The Australian’s Richard Gluyas reminds readers that Westpac’s chase for deposits marks a complete 180 degree turn from its strategy just a few years ago, when it accompanied CBA in a big push for mortgages as ANZ Bank and National Australia Bank were occupied with other issues.

The other big story yesterday was the corporate regulator’s victory in the High Court against James Hardie. The Age’s Malcolm Maiden says the decision re-invigorates all government regulators and directors have been left in no doubt about their responsibilities. The Australian’s Bryan Frith kept his eye on the company directors lobby group, the principle opposition to this decision, and spent his time wisely, while his colleague Bryan Frith gives the definitive background on the decision.

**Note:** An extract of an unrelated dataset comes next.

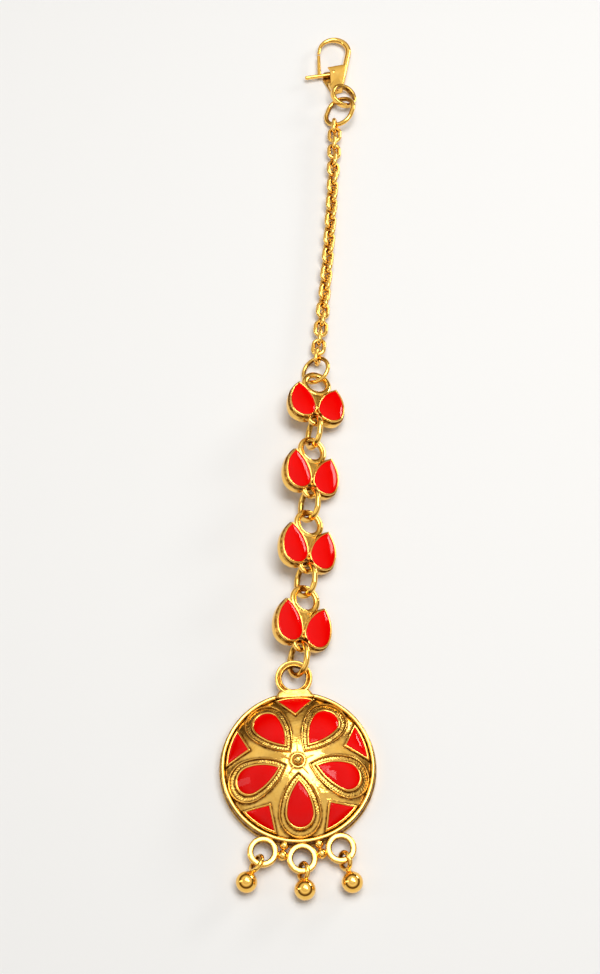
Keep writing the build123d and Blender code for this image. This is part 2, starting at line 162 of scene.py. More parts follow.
def roundRing(mean, wire, steps, around):
    return ovalRing(2 * mean + wire, 2 * mean + wire, wire, steps, around)


# flat ring with softened corners; a groove is a bell curve sunk into its top, a little inside its mean line,
# and painted with shade
def bandRing(ring):
    steps, groove = ring["steps"], ring.get("groove", 0.0)
    a = np.arange(steps) / steps * fullTurn
    out = np.stack([np.cos(a), np.sin(a), 0 * a], -1)
    section = softSection(ring["band"], ring["thick"], ring["power"], ring["around"])
    bell = np.exp(-((section[:, 0] + 0.05 * ring["band"]) / (0.15 * ring["band"])) ** 2) * (section[:, 1] > 0)
    section[:, 1] -= groove * bell
    # painted shade in the groove and on the side facing the hole
    hollow = np.maximum(bell * (groove > 0), ring.get("inner", 1.0) * innerSide(section))
    return carried(out * ring["mean"], out, section, hollow=hollow)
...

Meanwhile, Fairfax’s Insider columnist Ian McIlwraith noticed that Telstra shares finally hit their levels – briefly – reached before the Future Fund started selling down its stake.

Giles Parkinson writes in The Australian that the federal government appears to be learning from past failings and is pushing to keep the fruits of Australian R&D kept in Australia.

And The Australian’s economics correspondent Adam Creighton rallies against the pay increases for Australian public servants, arguing that many of them receive more than the $200,000 the head of US Treasury gets. Couldn’t you just as easily argue that the head of US Treasury is grossly underpaid? Or maybe such a position bears great fruits later on?